Exploration declined during the First Liberian Civil War and Second Liberian Civil War (1989–2003), which disrupted the country’s economy and extractive industries.

=== Establishment ===
NOCAL was established in April 2000 under petroleum legislation enacted by the National Legislature, with the mandate to manage the state's petroleum interests and promote development of the oil and gas sector.

=== Post-war expansion ===
Following the end of the Second Liberian Civil War in 2003, NOCAL played a central role in reviving the petroleum sector. The government launched offshore licensing rounds and awarded production sharing contracts to international oil companies, including Chevron, Repsol, and Woodside.

These efforts were supported by seismic surveys indicating the presence of a working petroleum system offshore, although no commercial production was achieved.

=== Petroleum law reform ===
In 2014, Liberia enacted the Petroleum (Exploration and Production) Law, which restructured the governance of the petroleum sector by separating regulatory and commercial functions. Under the new framework, regulatory authority was assigned to the Liberia Petroleum Regulatory Authority (LPRA), while NOCAL was redefined as the state’s commercial arm.

The transition was completed in 2019, when all regulatory functions were formally transferred from NOCAL to the LPRA.

=== Financial crisis ===
By the mid-2010s, NOCAL experienced financial difficulties and underwent restructuring as offshore exploration activity declined. These challenges contributed to restructuring efforts within the company.

== Operations ==
NOCAL represents the Government of Liberia’s commercial interests in the petroleum sector and participates in petroleum agreements on behalf of the state.

The company is involved in production sharing contracts and state participation in offshore oil blocks, including engagement with international oil companies.

Following sector reforms, regulatory oversight of the petroleum industry is exercised by the Liberia Petroleum Regulatory Authority, while NOCAL focuses on commercial activities.

== Leadership ==
NOCAL is led by a president and chief executive officer appointed by the Government of Liberia. As of 2026, the company is headed by Fabian Michael Lai.

== Governance and transparency concerns ==

=== Early post-war licensing controversies ===
In the years following the Second Liberian Civil War, Liberia’s oil sector faced scrutiny over the allocation of offshore blocks. According to reporting and investigations cited by Global Witness, Nigerian businessman Prince Arthur Eze acquired offshore blocks at relatively low cost—reportedly paying approximately US$200,000 in fees—before later selling interests in those blocks to Chevron for approximately US$250 million.
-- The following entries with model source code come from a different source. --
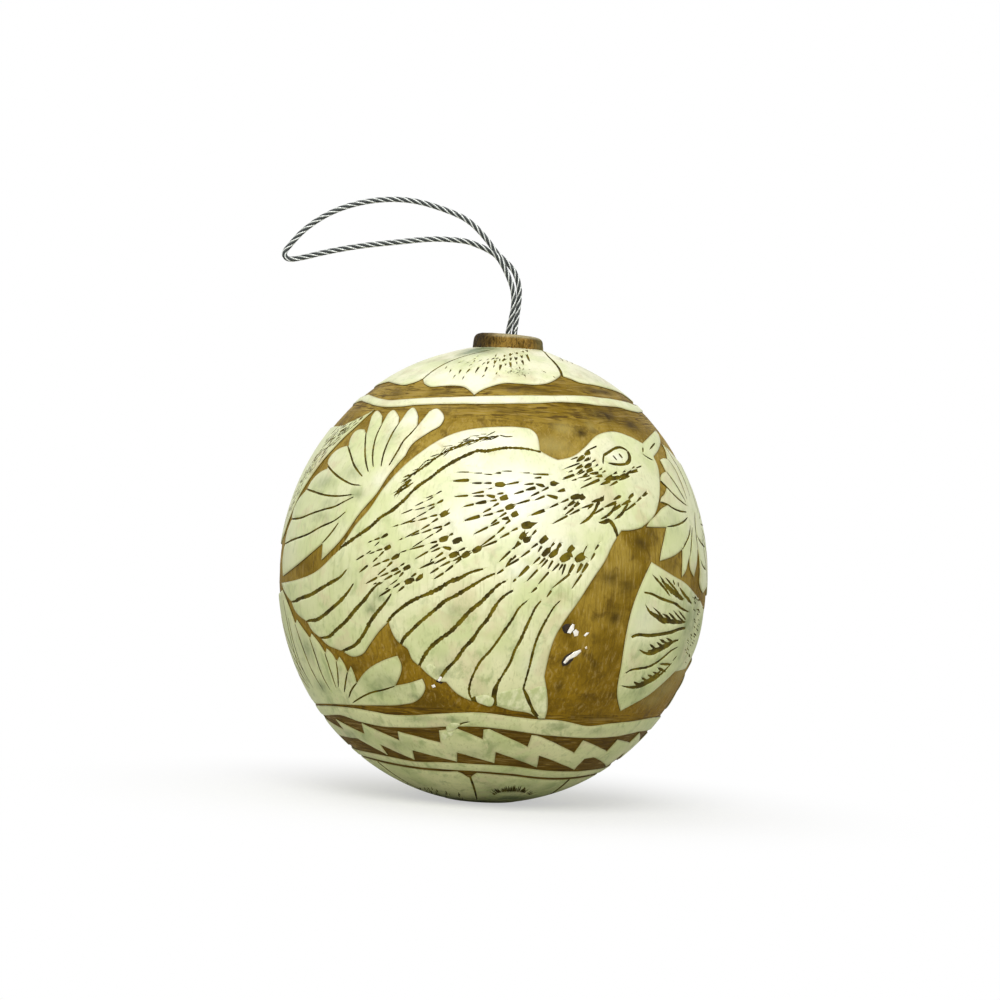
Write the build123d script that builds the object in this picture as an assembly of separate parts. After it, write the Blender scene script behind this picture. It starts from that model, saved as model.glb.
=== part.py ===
from build123d import *
import math
import os

# A carved gourd ornament: a hollow round gourd whose cream rind is left standing in raised
# islands (petals, bands, leaf fans and a bird) over a scraped brown ground, closed at the
# stem end by a wooden stopper, through which a looped cord passes to hang it by.
#
# The frame: +Z runs up the stem axis, zero height is the flat seat under the gourd, -Y is
# the front, where the bird is, and +X is to the right of the bird. Sizes are millimetres.

# Gourd
gourd_diameter = 80.0
crown_height = 42.8          # widest place up to the top pole, before the land is cut
bowl_depth = 42.1            # widest place down to the bottom pole, before the seat is cut
coat_thickness = 0.45        # how far the cream islands stand over the scraped ground
wall_thickness = 3.0
seat_radius = 6.0            # the flat that the gourd stands on
foot_radius = 7.5            # bare rind round the seat, left at the height of the islands
land_radius = 6.5            # flat under the stopper's head
carving_gap = 0.35           # least width of a cut between two islands
overrun = 5.0                # how far a cutting shape reaches past what it cuts

# Stopper
head_diameter = 13.5
head_height = 2.5
head_edge_radius = 1.0
peg_diameter = 9.0
peg_length = 6.0
peg_chamfer = 0.6
glue_thickness = 0.3
bore_diameter = 2.8
bore_offset = 0.8            # the bore lies this far to the right of the stopper's middle
bore_mouth_chamfer = 0.4

# Cord
cord_diameter = 1.0
strand_spacing = 1.2         # between the middles of the two strands where they leave the bore
hinge_rise = 0.9             # height over the stopper where the loop starts to bend
leg_gap = 0.6                # free height between the legs' ends and the loop's ends
knot_radius = 2.8
knot_flat_depth = 0.25       # the knot is flattened this much where the legs meet it
knot_clearance = 0.3         # between the knot and the stopper's peg
tail_length = 6.0
tail_splay_degrees = 16.0

# Rings of carving: their places are shares of the crown's height, or of the bowl's depth,
# up or down from the widest place of the gourd
crown_edge_share = 0.815     # lower edge of the crown petals
crown_petal_count = 5
crown_first_groove_degrees = -41.0
crown_notch_width = 2.4
crown_notch_height = 1.5
upper_band_top_share = 0.768
upper_band_width = 1.5
crown_lean_degrees = 3.2     # crown edge and upper band rise to the right by this slope
lower_band_top_share = 0.578
lower_band_width = 2.4
zigzag_width = 5.8
upper_tooth_depth = 2.15
lower_tooth_depth = 2.05
tooth_count = 22
upper_tooth_first_degrees = -0.2
lower_tooth_first_degrees = 4.8
base_ring_width = 1.15
base_petal_count = 7
base_first_groove_degrees = -6.0

# Where things lie in the reference picture, in its pixels, and how it was taken
picture_middle_column = 493
picture_middle_row = 577
picture_gourd_width = 430
picture_crown_rows = 230.06  # from the widest place up to the crown's pole, and down to the bowl's
picture_bowl_rows = 226.3
view_distance_share = 14.0   # viewing distance, as a share of the gourd's radius
view_rise_degrees = 1.15
stem_lean_degrees = 3.3      # the stem leans to the right in the picture by this much

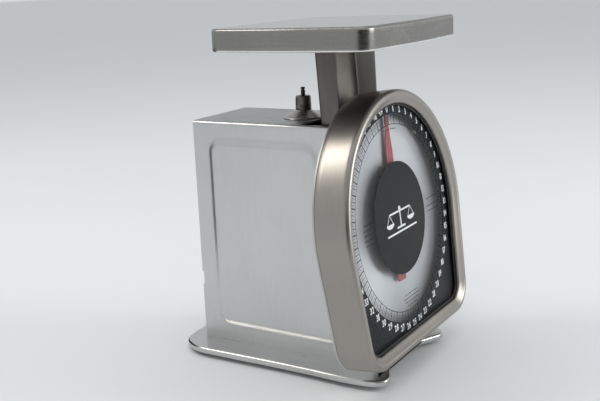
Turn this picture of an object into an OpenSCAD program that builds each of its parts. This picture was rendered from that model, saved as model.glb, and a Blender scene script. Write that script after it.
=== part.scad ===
// Mechanical dial weighing scale: a spring scale with a box housing, a tilted
// round dial in a deep D-shaped bezel and a flat pan carried on a channel post.
// Millimetres, +Z up, the dial faces -Y. Z = 0 is the table under the feet.

/* [Housing] */
// Outside width of the housing box
housing_w = 69.6; // [69:0.2:71]
// Height of the housing above the base plate
housing_h = 163; // [162:0.5:166]
// Sheet thickness of the housing
sheet_t = 1.2; // [1:0.1:1.3]
// Height that the side panels are embossed outwards
emboss_h = 1.5; // [0.5:0.1:2]
// Corner radius of the embossed panels
emboss_r = 12; // [6:1:16]

/* [Base] */
// Height of the base plate's top face above the table
base_top = 7.5; // [7:0.1:9]
// Half width of the base plate at its widest
base_hw = 57; // [55:1:62]
// Thickness of the base plate
base_t = 1.2; // [1:0.1:1.5]
// Radius of a rubber foot
foot_r = 7; // [5:0.5:8]

/* [Dial] */
// Angle that the dial leans back
tilt = 7.1; // [6.5:0.1:7.5]
// Outside radius of the bezel's arch
bezel_r = 86.5; // [86:0.25:88]
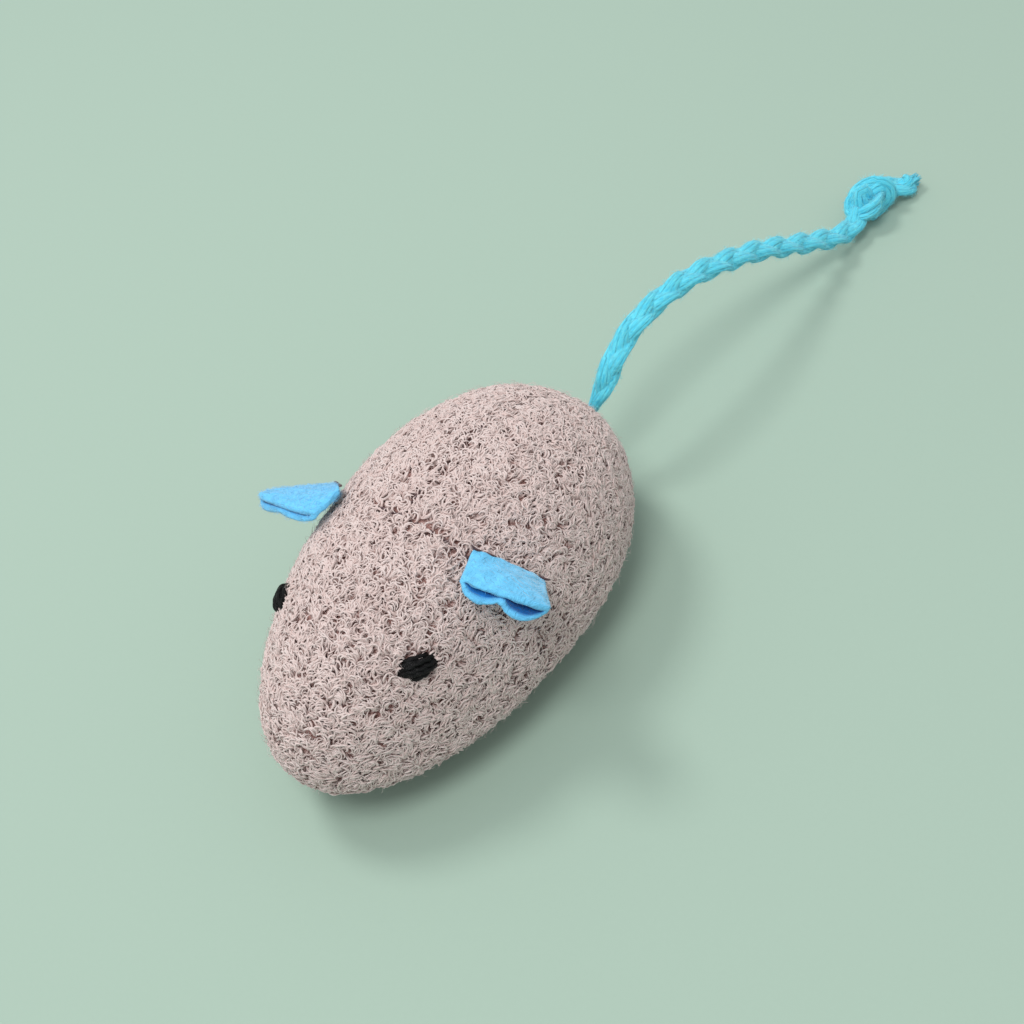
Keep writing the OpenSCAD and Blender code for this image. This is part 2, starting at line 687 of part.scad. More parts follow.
module casing_upper() {
  color(casing_colour) difference() {
    union() {
      difference() {
        case_block();
        case_hollow(case_z - 1, ceiling_z);
        translate([-case_l, -case_w, cord_z - case_h]) cube([2 * case_l, 2 * case_w, case_h]);
      }
      for (at = arbors) lift(at, ceiling_z - boss_h)
        cylinder(r = boss_r, h = boss_h + small_gap, $fn = 48);
      for (s = screws) lift(s, cord_z)
        cylinder(r = post_r, h = ceiling_z - cord_z + small_gap, $fn = 48);
    }
    arbor_bores();
    cord_hole();
    for (s = screws) lift(s, cord_z - 1)
      cylinder(r = screw_d / 2 + hair, h = screw_high + screw_end_room - cord_z + 1, $fn = 32);
  }
}
module casing_screws() {
  low = case_z + screw_sunk;
  head_z = low + screw_head_h;
  color(steel_colour) for (s = screws) difference() {
    union() {
      lift(s, low) cylinder(r = screw_head_r, h = screw_head_h, $fn = 32);
      lift(s, head_z - small_gap) cylinder(d = screw_d, h = screw_high - head_z + small_gap, $fn = 32);
    }
    for (turn = [0, 90]) lift(s, low - 1) rotate(turn)
      translate([-slot_l / 2, -slot_w / 2, 0]) cube([slot_l, slot_w, slot_depth + 1]);
  }
}
module cord_bush() {
  color(brass_colour) along_x(-case_l / 2 - bush_out) difference() {
    cylinder(r = bush_r, h = case_wall + 2 * bush_out, $fn = 48);
    translate([0, 0, -1]) cylinder(r = cord_d / 2 + small_gap, h = case_wall + 3, $fn = 32);
  }
}

head_panel();
back_panel_left();
back_panel_right();
belly_panel();
ear_left();
ear_right();
eye_left();
eye_right();
thread_back_seam();
thread_cross_seam();
thread_belly_left();
thread_belly_right();
stuffing_head();
stuffing_middle();
stuffing_rump();
tail_bush();
tail_braid();
tail_knot();
tail_tip();
pull_cord();
casing_lower();
casing_upper();
casing_screws();
cord_bush();
mainspring();
drum_core();
drum_wheel();
drum_arbor();
cord_turns();
idler_gear();
idler_arbor();
eccentric_pinion();
eccentric_weight();
eccentric_arbor();
thrust_washers();
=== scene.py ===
"""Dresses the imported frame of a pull-tail toy mouse in fleece, felt, thread and braided yarn."""
import math

import bmesh
import bpy
import numpy as np
from bpy.props import FloatProperty, FloatVectorProperty, IntProperty, PointerProperty
from mathutils import Matrix, Vector


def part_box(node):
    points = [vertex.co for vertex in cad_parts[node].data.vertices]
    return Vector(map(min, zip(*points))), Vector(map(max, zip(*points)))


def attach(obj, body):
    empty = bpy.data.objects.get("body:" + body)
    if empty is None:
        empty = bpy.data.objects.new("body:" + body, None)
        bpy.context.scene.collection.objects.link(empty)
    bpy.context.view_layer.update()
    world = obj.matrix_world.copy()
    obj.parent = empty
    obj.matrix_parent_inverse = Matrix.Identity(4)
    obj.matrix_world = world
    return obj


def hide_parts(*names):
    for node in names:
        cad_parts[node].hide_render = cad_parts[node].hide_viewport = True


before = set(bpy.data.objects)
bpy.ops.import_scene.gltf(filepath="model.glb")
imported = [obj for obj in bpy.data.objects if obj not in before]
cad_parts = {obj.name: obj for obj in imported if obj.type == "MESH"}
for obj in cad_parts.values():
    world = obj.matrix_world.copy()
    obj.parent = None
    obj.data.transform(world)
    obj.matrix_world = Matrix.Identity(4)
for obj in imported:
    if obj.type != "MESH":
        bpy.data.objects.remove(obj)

bl_info = {
    "name": "Pull-tail fleece mouse",
    "version": (1, 0, 0),
    "blender": (4, 5, 0),
    "location": "3D View > Sidebar > Mouse",
    "description": "Fleece, felt, thread and yarn around the frame of a pull-tail toy mouse",
    "category": "Object",
}

MM = 0.001
FULL_TURN = 2 * math.pi
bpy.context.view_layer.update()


def cad_size(node, corner, axis):
    """One coordinate of a CAD node's box, in millimetres, to the nearest tenth."""
    return round(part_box(node)[corner][axis] / MM, 1)


# ------------------------------------------------------------------ settings
def length(name, description, value, top=0.2):
    """A size property, written in millimetres and kept in metres."""
    return FloatProperty(name=name, description=description, default=value * MM,
                         min=0, max=top, precision=5, subtype="DISTANCE", unit="LENGTH")


def angle(name, description, degrees):
    """An angle property, written in degrees."""
    return FloatProperty(name=name, description=description, default=math.radians(degrees),
                         min=-FULL_TURN, max=FULL_TURN, subtype="ANGLE", unit="ROTATION")


def colour(name, description, red, green, blue):
    """A colour property, written as it looks on a screen, from 0 to 255."""
    return FloatVectorProperty(name=name, description=description, size=3, min=0, max=1,
                               default=tuple(linear(c) for c in (red, green, blue)),
                               subtype="COLOR")


def linear(shown):
    """A screen value from 0 to 255 as linear light."""
    c = shown / 255
    return c / 12.92 if c <= 0.04045 else ((c + 0.055) / 1.055) ** 2.4


def share(name, description, value, top=1.0):
    """A plain number."""
    return FloatProperty(name=name, description=description, default=value, min=0, max=top,
                         subtype="FACTOR")


class MouseBodySettings(bpy.types.PropertyGroup):
    """Outline of the stuffed body, as the frame has it."""

    length: length("Body length", "From rump to nose", 2 * cad_size("head_panel", 1, 0))
    width: length("Body width", "At the widest place", 2 * cad_size("back_panel_left", 1, 1))
    height: length("Body height", "Over the back", cad_size("back_panel_left", 1, 2))
    rump_height: length("Rump height", "Of the rump's end over the ground", 12.8)
    nose_height: length("Nose height", "Of the nose over the ground", 11.2)
    seam_place: length("Cross seam", "In front of the middle", 3.5)
    belly_angle: angle("Belly angle", "From the top to the belly panel's edge", 110)
    backing_depth: length("Backing depth", "Of the knitted backing under the pile's tips", 1.3)
    backing_thickness: length("Backing thickness", "Of the knitted backing", 0.6)


class MouseFleeceSettings(bpy.types.PropertyGroup):
    """Curly pile of the fleece."""

    pile_height: length("Pile height", "Of a tuft's back over the backing", 1.05)
    lock_length: length("Tuft length", "Along a curled tuft", 2.05)
    fibre_radius: length("Tuft radius", "Of one tuft at its root", 0.2)
    lock_size: length("Lock size", "Width of one lock of tufts", 0.9)
    curl: angle("Curl", "How far a tuft turns along its length", 205)
    density: share("Density", "Tufts on a square millimetre", 6.6, 20)
    belly_density: share("Belly density", "Tufts on a square millimetre of the belly", 2.6, 20)
    gather: share("Gather", "How far the tips of a lock draw together", 0.12)
    disorder: share("Disorder", "How much each tuft leaves its lock's direction", 0.75)
    stray_density: share("Stray fibres", "On a square millimetre", 0.9, 4)
    # Painted light and shade along each tuft: the tip colour is the lit colour, and the middle and
    # root colours are darker as painted shade deep in the pile.
    tip: colour("Tip colour", "Where the light reaches the pile", 219, 202, 197)
    middle: colour("Middle colour", "Half way down a tuft", 210, 186, 180)
    root: colour("Root colour", "Deep in the pile", 196, 154, 146)
    # Backing colour: darker than the pile, and its darkness is painted shade in the gaps between
    # the tufts.
    backing: colour("Backing colour", "Knitted ground", 186, 142, 134)


class MouseFeltSettings(bpy.types.PropertyGroup):
    """Felt of the ears."""

    layer: length("Felt layer", "Thickness of one layer", 0.95)
    inner_mouth: length("Inner pocket", "Opening of the fold next to the head", 1.0)
    droop: angle("Droop", "How far the right ear hangs lower", 14)
    reach: length("Right ear reach", "How much wider the right ear's free edge is", 2.4)
    outer_mouth: length("Outer pocket", "Opening of the outer fold", 1.35)
    face: colour("Felt colour", "Smooth side", 112, 204, 250)
    # Fold colour: the same felt, painted darker inside the folds as painted shade.
    deep: colour("Fold colour", "Inside of the folds", 20, 112, 190)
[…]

The transaction drew criticism from lawmakers and transparency advocates, who argued that Liberia received limited financial or developmental benefit from the deal.

== Recent developments ==

=== Headquarters opening ===
In December 2025, NOCAL opened its first permanent headquarters in Monrovia, more than two decades after the company’s establishment in 2000.

The facility was officially dedicated by President Joseph Boakai and attended by senior government officials and international partners.

=== Oil block allocations ===
In 2025, President Joseph Boakai awarded NOCAL full ownership of four offshore oil blocks, identified in reporting as LB-10, LB-11, LB-29, and LB-31.

The decision drew criticism from some observers, who argued that the allocation had been made without sufficient legislative or stakeholder input and could raise transparency concerns.

In September 2025, Business Insider Africa reported that Atlas Oranto Petroleum Limited planned to invest in four offshore blocks in Liberia.